The Personal Sessions, book 6
The Deleted Seth Material: December 15, 1980 - May 10, 1982
Like all of the other books that Seth, Jane Roberts, and Robert Butts and Seth, this one has nuggets of information that, if really understood, could change one’s experience of reality.
I have told you that you are born into your times knowing in advance the problems, challenges, and potential developments that are possible. This applies to everyone, of course. All of you have a hand in the formation of world events. Those connections are worked out at all levels of reality, in the waking state through your communication devices and culture, and through the far more complicated arena of the culture of dreams. Your dreams are your own, yet they interact with others, and the dreams of others are background issues in your own dream encounters.
But I wouldn’t recommend this book to a person who isn’t emotionally invested in Jane’s health journey. In this book, we read of her becoming progressively more crumpled and unable to move. By the end, she’d been to the hospital for the first time for a whole month with the experts unable to diagnose the cause of her symptoms.
Seth is ever patient, supportive and tangibly helpful, never recommending she go to the hospital or stay at home, never insisting that she do certain things or saying anything negative when he has suggested that a certain thing would be beneficial and Jane and Robert don't do that thing.
You are alive to express the individualistic life-force that is the source of your being. You have been taught not to trust that energy, however, and in one way or another your social programs and your governments themselves are based upon the proposition that man must be protected from his own nature.
It is heartbreaking to see that even with all the assistance Jane had, all the work she did to get to the root of the beliefs that were causing her difficulties, there were always more layers.
In this book, the greatest bit of general-purpose knowledge is related to a complex of beliefs that Seth labeled the Sinful Self. The psyche is not a closed system so it’s not like the Sinful Self was a clearly defined aspect of her personality, rather it’s a cluster of beliefs that were given to her when she was young (and also, I suspect, from other lifetimes) related to guilt, perfection, being of service, and an over-accentuation on ideas of responsibility.
Jane was educated in a Catholic school and the church was a major part of her life until she was in her mid-teens. You’d think that the religious indoctrination would have been left in the dust once she stepped away from the church and began channeling Seth and exploring the flexibility of her consciousness.
But once she began to achieve some level of success and the symptoms came on full-force, she realized that those ideas were literally crippled her. The Sinful Self aspects of her psyche demanded that she receive all the people who randomly showed up on her doorstep, that she personally answer every piece of mail she received, that she go on TV and radio, even if she didn’t want to. The Sinful Self's beliefs made her feel like she should be a therapist to all, should be perfect, and worse that she should take responsibility for everything Seth said. It was too much.
It makes sense that she would choose to become crippled and die from the symptoms. It's a strong message to the contrary: that she wasn't perfect, that even with Seth's help she was bound up in false beliefs like other people.

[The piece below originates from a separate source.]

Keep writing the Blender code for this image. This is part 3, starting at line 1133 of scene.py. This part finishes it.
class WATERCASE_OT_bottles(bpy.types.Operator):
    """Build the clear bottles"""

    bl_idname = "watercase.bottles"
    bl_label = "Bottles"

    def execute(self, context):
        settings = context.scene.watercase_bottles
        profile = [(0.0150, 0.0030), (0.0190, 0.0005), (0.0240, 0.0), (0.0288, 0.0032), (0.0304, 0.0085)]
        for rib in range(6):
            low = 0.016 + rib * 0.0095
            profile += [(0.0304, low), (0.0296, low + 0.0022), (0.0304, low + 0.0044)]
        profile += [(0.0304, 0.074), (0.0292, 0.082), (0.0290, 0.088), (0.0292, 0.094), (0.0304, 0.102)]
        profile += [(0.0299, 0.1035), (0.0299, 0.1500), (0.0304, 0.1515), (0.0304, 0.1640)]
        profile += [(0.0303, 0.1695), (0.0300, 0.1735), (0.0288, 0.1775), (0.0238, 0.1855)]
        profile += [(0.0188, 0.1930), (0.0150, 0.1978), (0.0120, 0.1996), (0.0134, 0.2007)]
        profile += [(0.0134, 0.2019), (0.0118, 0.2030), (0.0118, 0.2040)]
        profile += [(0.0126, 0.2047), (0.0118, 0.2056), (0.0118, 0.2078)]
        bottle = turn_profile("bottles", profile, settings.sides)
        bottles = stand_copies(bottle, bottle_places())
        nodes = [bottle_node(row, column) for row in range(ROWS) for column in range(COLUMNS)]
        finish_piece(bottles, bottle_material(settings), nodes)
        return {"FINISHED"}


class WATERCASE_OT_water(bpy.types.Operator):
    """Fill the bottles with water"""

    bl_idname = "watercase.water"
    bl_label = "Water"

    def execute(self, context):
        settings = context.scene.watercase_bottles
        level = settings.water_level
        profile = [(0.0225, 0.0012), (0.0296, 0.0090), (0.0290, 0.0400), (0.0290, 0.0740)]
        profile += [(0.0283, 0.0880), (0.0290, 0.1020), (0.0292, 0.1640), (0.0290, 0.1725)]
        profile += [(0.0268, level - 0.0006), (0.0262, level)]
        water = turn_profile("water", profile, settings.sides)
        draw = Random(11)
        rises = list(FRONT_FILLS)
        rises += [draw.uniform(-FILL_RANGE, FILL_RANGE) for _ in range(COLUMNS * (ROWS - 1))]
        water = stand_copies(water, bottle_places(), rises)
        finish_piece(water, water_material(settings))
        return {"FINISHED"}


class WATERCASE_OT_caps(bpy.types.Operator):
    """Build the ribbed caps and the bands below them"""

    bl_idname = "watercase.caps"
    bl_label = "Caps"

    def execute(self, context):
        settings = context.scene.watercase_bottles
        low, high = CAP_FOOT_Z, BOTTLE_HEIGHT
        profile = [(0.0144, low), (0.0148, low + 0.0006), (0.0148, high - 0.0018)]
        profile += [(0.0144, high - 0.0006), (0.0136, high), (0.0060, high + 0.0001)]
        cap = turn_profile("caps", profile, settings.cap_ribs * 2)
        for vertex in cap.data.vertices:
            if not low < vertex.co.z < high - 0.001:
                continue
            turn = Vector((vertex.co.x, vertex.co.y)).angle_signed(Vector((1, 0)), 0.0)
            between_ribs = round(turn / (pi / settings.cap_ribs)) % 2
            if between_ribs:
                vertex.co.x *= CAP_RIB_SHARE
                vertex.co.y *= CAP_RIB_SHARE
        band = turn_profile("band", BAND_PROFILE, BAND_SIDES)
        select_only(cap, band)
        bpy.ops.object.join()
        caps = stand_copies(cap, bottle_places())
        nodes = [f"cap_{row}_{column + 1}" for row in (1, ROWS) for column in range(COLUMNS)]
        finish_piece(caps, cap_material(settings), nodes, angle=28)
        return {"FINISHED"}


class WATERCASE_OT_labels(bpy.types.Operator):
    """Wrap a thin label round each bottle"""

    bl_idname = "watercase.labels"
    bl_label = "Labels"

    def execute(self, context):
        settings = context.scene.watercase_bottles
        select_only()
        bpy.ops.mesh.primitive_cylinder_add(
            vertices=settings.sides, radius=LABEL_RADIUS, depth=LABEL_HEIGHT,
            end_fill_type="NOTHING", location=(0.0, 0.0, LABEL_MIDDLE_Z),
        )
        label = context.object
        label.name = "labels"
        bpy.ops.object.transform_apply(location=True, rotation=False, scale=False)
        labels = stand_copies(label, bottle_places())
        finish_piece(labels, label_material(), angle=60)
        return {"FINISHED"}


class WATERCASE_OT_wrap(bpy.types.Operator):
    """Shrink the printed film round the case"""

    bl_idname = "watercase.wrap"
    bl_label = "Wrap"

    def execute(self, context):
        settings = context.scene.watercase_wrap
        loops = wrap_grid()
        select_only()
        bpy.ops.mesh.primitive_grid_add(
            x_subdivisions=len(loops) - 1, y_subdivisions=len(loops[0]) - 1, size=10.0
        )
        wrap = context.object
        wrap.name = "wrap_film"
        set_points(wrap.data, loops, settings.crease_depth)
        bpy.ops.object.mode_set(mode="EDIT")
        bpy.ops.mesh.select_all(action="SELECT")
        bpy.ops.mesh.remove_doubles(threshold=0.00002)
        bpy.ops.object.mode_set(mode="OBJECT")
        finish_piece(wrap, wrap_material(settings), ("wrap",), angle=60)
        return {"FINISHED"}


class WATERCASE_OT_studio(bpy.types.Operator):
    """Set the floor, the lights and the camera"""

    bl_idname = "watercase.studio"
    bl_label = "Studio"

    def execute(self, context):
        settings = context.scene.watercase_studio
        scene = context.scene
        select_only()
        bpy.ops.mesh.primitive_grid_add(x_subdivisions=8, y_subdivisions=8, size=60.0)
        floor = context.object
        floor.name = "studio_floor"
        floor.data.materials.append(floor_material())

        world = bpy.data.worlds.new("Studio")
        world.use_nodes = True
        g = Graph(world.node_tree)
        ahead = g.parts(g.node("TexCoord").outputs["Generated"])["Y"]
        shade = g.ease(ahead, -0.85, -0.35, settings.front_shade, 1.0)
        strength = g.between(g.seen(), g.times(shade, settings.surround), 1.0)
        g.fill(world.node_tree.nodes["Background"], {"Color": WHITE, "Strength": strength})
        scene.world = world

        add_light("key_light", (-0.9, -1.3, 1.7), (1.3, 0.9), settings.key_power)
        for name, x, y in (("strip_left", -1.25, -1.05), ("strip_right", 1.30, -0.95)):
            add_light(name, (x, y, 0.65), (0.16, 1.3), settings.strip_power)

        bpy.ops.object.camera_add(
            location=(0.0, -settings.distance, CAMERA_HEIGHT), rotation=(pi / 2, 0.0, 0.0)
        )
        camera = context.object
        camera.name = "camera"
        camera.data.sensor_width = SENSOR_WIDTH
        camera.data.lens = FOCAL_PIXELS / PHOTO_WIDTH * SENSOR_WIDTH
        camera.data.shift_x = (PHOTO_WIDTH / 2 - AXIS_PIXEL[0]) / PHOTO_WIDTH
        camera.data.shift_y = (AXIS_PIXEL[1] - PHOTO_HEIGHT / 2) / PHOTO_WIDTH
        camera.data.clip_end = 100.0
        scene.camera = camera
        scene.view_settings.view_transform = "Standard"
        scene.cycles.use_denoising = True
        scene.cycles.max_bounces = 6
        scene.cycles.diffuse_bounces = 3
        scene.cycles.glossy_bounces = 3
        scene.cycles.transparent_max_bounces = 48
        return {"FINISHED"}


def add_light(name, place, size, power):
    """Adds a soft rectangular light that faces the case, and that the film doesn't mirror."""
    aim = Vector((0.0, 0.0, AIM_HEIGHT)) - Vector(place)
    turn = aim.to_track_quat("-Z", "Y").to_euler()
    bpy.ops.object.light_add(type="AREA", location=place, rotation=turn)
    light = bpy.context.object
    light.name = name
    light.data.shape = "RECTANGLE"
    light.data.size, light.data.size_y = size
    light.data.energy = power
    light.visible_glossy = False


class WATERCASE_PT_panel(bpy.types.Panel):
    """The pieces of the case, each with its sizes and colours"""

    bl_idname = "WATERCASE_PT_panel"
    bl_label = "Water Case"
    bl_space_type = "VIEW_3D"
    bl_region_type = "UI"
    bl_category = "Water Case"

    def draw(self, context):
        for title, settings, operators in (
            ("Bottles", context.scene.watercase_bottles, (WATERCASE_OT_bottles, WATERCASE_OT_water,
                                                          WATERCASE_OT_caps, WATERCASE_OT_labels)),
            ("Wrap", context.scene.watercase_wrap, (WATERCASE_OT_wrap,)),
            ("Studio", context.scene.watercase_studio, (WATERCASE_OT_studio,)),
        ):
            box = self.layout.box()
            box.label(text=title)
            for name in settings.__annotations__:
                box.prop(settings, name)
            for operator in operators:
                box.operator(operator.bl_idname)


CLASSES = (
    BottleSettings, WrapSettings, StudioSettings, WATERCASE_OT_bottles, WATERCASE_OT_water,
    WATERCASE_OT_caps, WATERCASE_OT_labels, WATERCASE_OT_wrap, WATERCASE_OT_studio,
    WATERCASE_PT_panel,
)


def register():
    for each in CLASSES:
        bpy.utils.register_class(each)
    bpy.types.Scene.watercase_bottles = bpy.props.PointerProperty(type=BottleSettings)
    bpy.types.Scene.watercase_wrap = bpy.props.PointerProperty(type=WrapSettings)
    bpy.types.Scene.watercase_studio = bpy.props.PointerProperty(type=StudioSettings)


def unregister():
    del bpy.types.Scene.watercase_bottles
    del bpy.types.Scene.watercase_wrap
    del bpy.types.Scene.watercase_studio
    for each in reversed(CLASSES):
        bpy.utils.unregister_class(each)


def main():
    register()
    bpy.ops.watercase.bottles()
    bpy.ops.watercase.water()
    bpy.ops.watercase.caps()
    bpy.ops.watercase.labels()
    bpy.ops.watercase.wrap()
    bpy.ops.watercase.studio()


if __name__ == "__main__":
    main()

Her symptoms were also caused by ideas that she needed to protect herself - from readers wanting more of her, from people who felt the material went ‘too far’, from the people who wanted to label her and ridicule her work, etc.

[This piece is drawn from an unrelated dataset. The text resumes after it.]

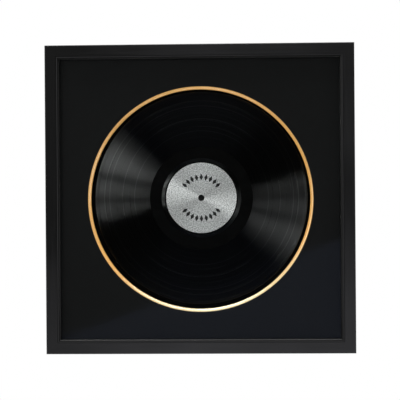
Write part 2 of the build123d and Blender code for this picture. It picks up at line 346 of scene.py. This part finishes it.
# Painted highlight: how far a point lies towards the bottom of the ring, leaning to the right.
low = (window_middle.z - z + (x - window_middle.x) * HIGHLIGHT_LEAN) / ring_radius
line = gold.node("ShaderNodeCombineXYZ", {}, {0: y * TURNING_SCALE, 1: angle * TURNING_DRIFT})
turning = gold.noise(1.0, line)
leaf = gold.noise(LEAF_SCALE, gold.place(), detail=3)
gold.set(
    Base_Color=gold.blend(
        (low - HIGHLIGHT_START) * HIGHLIGHT_GAIN + (leaf - 0.5) * HIGHLIGHT_EDGE_SPREAD,
        gold.blend(turning * 0.4 + leaf * 0.6, GOLD, GOLD_PALE), GOLD_PAINTED_HIGHLIGHT,
    ),
    Roughness=GOLD_ROUGHNESS + (leaf - 0.5) * 0.10,
    Normal=gold.bump(turning, TURNING_RELIEF, 0.25),
)
gold.on("gold_ring")


# ---------------------------------------------------------------------------------------------
# Spacers, filler and hub. Strips of black foam board keep the mat off the mount board, a white
# foam board fills the rebate, and a moulded hub with foam dots carries the record.

FOAM_CELL_SCALE = 1500
FOAM_RELIEF = 0.0001
HUB_BLACK = (0.003, 0.003, 0.003)
HUB_PALE = (0.007, 0.007, 0.007)
HUB_GRAIN_SCALE = 2600
HUB_RELIEF = 0.00003


def foam(name, colour, pale):
    finish = Finish(name, Roughness=0.85)
    cells = finish.cells(FOAM_CELL_SCALE, finish.place())
    finish.set(
        Base_Color=finish.blend(cells, colour, pale),
        Normal=finish.bump(cells, FOAM_RELIEF, 0.5),
    )
    return finish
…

By the early 80s when the symptoms eventually sent her to the hospital and she’d been working for nearly a decade to unravel the beliefs that were causing her body to calcify, she found yet more layers of conditioning that had been contributing to the problem.

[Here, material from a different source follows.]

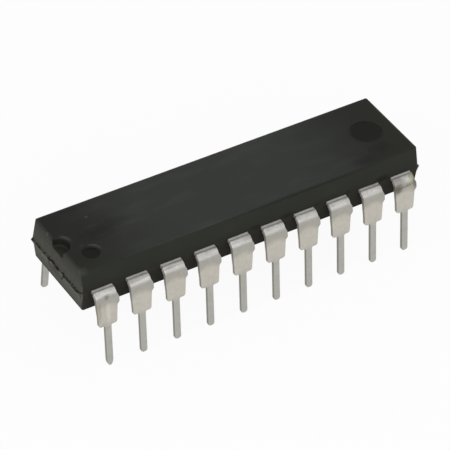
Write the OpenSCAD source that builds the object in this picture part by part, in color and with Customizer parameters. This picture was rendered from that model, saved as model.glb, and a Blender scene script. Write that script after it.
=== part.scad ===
// Twenty-lead plastic dual-in-line chip.
// X runs along the body from the notched end, Z is up, and Z = 0 is the plane of the lead tips.

/* [Moulded body] */
// Length of the body at the parting plane
body_l = 25.82; // [25.6:0.02:26.4]
// Width of the body at the parting plane
body_w = 6.48; // [6.2:0.02:6.8]
// Height of the half above the parting plane
upper_h = 1.60; // [1.4:0.05:1.9]
// Height of the half below the parting plane
lower_h = 1.55; // [1.3:0.05:1.7]
// Draft of the upper half's long sides, in degrees
upper_side_draft = 6.4; // [3:0.2:9]
// Draft of the upper half's ends, in degrees
upper_end_draft = 4.4; // [3:0.2:9]
// Draft of the lower half's long sides, in degrees
lower_side_draft = 4.4; // [3:0.2:9]
// Draft of the lower half's ends, in degrees
lower_end_draft = 5.2; // [3:0.2:9]
// Radius of the four upright corners
corner_r = 0.14; // [0.1:0.02:0.3]
// Radius along the top and bottom edges
edge_r = 0.05; // [0.03:0.01:0.12]

/* [Mould marks] */
// Radius of the end notch at the top face, over its rounded lip
notch_r = 0.90; // [0.6:0.02:1.1]
// Depth of the end notch
notch_depth = 0.58; // [0.3:0.02:0.8]
// Distance from the top face's edge in to the notch's centre
notch_inset = 0.06; // [0:0.02:0.3]
// Radius of the notch's lip and of its floor's edge
notch_round = 0.16; // [0.06:0.02:0.2]
// Taper of the walls of the notch and the dimple, in degrees
mark_draft = 8; // [4:1:20]
// Diameter of the pin-1 dimple at the top face
dimple_d = 1.34; // [0.8:0.02:1.6]
// Radius of the lip of the dimple and of the edge of its floor
dimple_round = 0.05; // [0.02:0.01:0.05]
// Depth of the pin-1 dimple
dimple_depth = 0.12; // [0.1:0.01:0.25]
// Distance from the top face's end edge to the dimple's centre
dimple_x = 1.55; // [1.2:0.05:2.4]
// Distance from the top face's side edge to the dimple's centre
dimple_y = 1.50; // [1.2:0.05:1.7]
// Diameter of the ejector marks
ejector_d = 2.20; // [1:0.1:2.8]
// Depth of the ejector marks
ejector_depth = 0.04; // [0.03:0.01:0.1]
// Radius of the lip of the ejector marks and of the edge of their floors
ejector_round = 0.01; // [0.005:0.005:0.015]
// Distance from the body's end to an ejector mark's centre
ejector_x = 2.18; // [1.8:0.02:3.2]
// How far the flash ridge stands out of the body's ends
flash_out = 0.16; // [0.06:0.01:0.25]
// Height of the flash ridge above its crest
flash_up = 0.16; // [0.1:0.02:0.3]
// Height of the flash ridge below its crest
flash_down = 0.44; // [0.34:0.02:0.6]
// Distance from the parting plane down to the ridge's crest
flash_drop = 0.05; // [0:0.01:0.12]
// Width of the broken-off gate on the notched end
gate_w = 1.70; // [1:0.1:2.4]
// Height of the broken-off gate
gate_h = 0.62; // [0.5:0.02:0.9]
// Distance of the gate's middle from the centre line
gate_y = 0.10; // [0:0.05:0.6]
// How far the gate's broken face stands out of the end
gate_out = 0.09; // [0.04:0.01:0.15]

/* [Leads outside the body] */
// Spacing of the leads along a side
pitch = 2.54; // [2.5:0.01:2.58]
// Thickness of the lead frame's metal
metal_t = 0.25; // [0.2:0.01:0.3]
// Width of a lead where it leaves the body
shoulder_w = 1.52; // [1.3:0.02:1.7]
// Width at the foot of the tapered shoulder
shoulder_foot_w = 1.36; // [1.2:0.02:1.5]
// Width of the leg
leg_w = 0.47; // [0.38:0.01:0.56]
// Length of metal that lies flat between the body and the bend
flat_l = 0.20; // [0.1:0.02:0.4]
// Inside radius of the bend
bend_r = 0.24; // [0.12:0.01:0.3]
// How far the legs spread from upright, in degrees
splay = 5.8; // [2:0.2:9]
// Depth of the body's underside above the seating plane
standoff = 1.02; // [0.5:0.02:1.2]
// Length of the legs below the seating plane
leg_l = 3.20; // [2.9:0.02:3.6]
// Radius of the shoulder's lower corners
foot_r = 0.18; // [0.08:0.02:0.3]
// Radius between the shoulder and the leg
neck_r = 0.12; // [0.06:0.01:0.2]
// Radius of the leg's tip corners
tip_r = 0.19; // [0.08:0.01:0.19]
// How far the cut dam bar's stub stands out on the side where the punch left more of it
stub_out = 0.12; // [0.04:0.01:0.15]
// How far the stub on the lead's other side stands out
small_stub_out = 0.02; // [0.01:0.01:0.1]
// Distance from the parting plane down to the stubs
stub_drop = 0.36; // [0.2:0.02:0.5]
// Height of the stubs
stub_h = 0.68; // [0.4:0.02:0.9]

/* [Lead frame inside the body] */
// Length of full-width lead held in the moulding
root_l = 0.60; // [0.4:0.05:0.7]
// Width of the inner fingers
finger_w = 0.36; // [0.26:0.02:0.4]
// Length of the paddle
paddle_l = 5.40; // [4.6:0.1:5.6]
// Width of the paddle
paddle_w = 2.70; // [2.4:0.1:2.9]
// How far the paddle is pressed down below the fingers
downset = 0.25; // [0.16:0.01:0.4]
// Gap between the paddle's edge and the fingers that face it
tip_gap = 0.32; // [0.2:0.02:0.36]
// Distance from the centre line to the innermost of the fingers that run along the body
first_lane_y = 0.55; // [0.5:0.01:0.6]
// Spacing of the fingers that run along the body
lane_pitch = 0.60; // [0.56:0.01:0.62]
// Distance from the middle to the end of the first finger beside the paddle
first_tip_x = 0.75; // [0.6:0.05:0.9]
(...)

In his usual style, Seth finds a lovely way to share wisdom that applies to all of us from the issues that plagued Jane and Rob. For example, in riffing off the over-accentuated sense of responsibility Jane felt, Seth talks about how the motivation for doing things should not be because we think we should or ‘have to’.
The idea of responsibility, as described here, blocks creativity, hampers natural psychic and physical flow: “I should be doing thus and so.” “What do I like to do? What do I feel like doing? What makes me feel good?” Those questions are far more pertinent. When you want to do something truly there are usually few real impediments. Desire flows freely into action.
[…] It would do you both good if you took some time to become better acquainted with your own feelings about who you are or what you are, as opposed to who or what you think you should be, and why you think you should be different.
In this book we move from a Jane who is writing multiple things at once (poetry, Seth material, and her own books) to a Jane that can no longer hold a pen or work a typewriter, who cannot wash herself or get from the bed to a chair without someone’s assistance.
I respect her choice to let go of the body and move on, but I also wish she would have been able to free herself to enjoy her success and to continue releasing more books with Seth and Robert.